▶ _Request_: Write each line out exactly, leaving none out.

▬▬▬

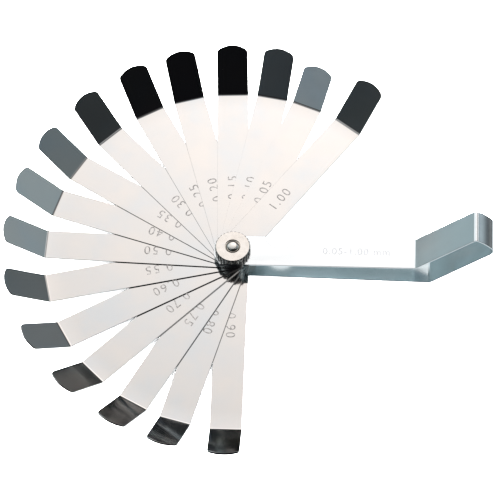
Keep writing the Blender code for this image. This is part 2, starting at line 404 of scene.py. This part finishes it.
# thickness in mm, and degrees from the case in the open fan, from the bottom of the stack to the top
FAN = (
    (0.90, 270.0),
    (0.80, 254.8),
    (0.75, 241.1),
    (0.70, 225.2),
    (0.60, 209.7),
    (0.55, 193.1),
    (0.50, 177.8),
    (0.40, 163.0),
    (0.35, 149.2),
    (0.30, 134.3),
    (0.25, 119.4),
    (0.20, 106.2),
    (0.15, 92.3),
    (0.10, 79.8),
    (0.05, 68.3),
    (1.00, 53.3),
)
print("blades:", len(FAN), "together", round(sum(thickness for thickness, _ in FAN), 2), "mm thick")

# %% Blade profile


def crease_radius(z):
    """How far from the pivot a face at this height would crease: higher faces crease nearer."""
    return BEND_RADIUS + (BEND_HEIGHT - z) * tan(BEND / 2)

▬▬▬

▶ _Answer below_:
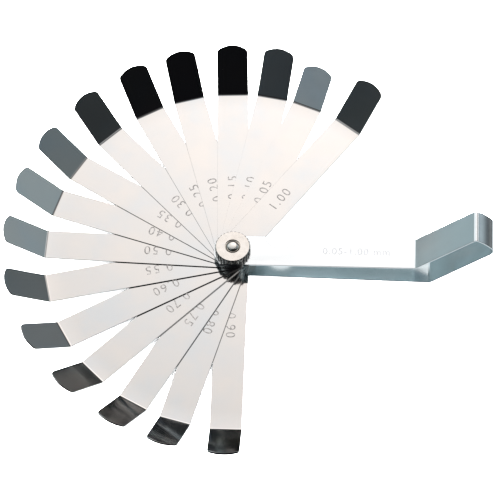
Keep writing the Blender code for this image. This is part 2, starting at line 404 of scene.py. This part finishes it.
# thickness in mm, and degrees from the case in the open fan, from the bottom of the stack to the top
FAN = (
    (0.90, 270.0),
    (0.80, 254.8),
    (0.75, 241.1),
    (0.70, 225.2),
    (0.60, 209.7),
    (0.55, 193.1),
    (0.50, 177.8),
    (0.40, 163.0),
    (0.35, 149.2),
    (0.30, 134.3),
    (0.25, 119.4),
    (0.20, 106.2),
    (0.15, 92.3),
    (0.10, 79.8),
    (0.05, 68.3),
    (1.00, 53.3),
)
print("blades:", len(FAN), "together", round(sum(thickness for thickness, _ in FAN), 2), "mm thick")

# %% Blade profile


def crease_radius(z):
    """How far from the pivot a face at this height would crease: higher faces crease nearer."""
    return BEND_RADIUS + (BEND_HEIGHT - z) * tan(BEND / 2)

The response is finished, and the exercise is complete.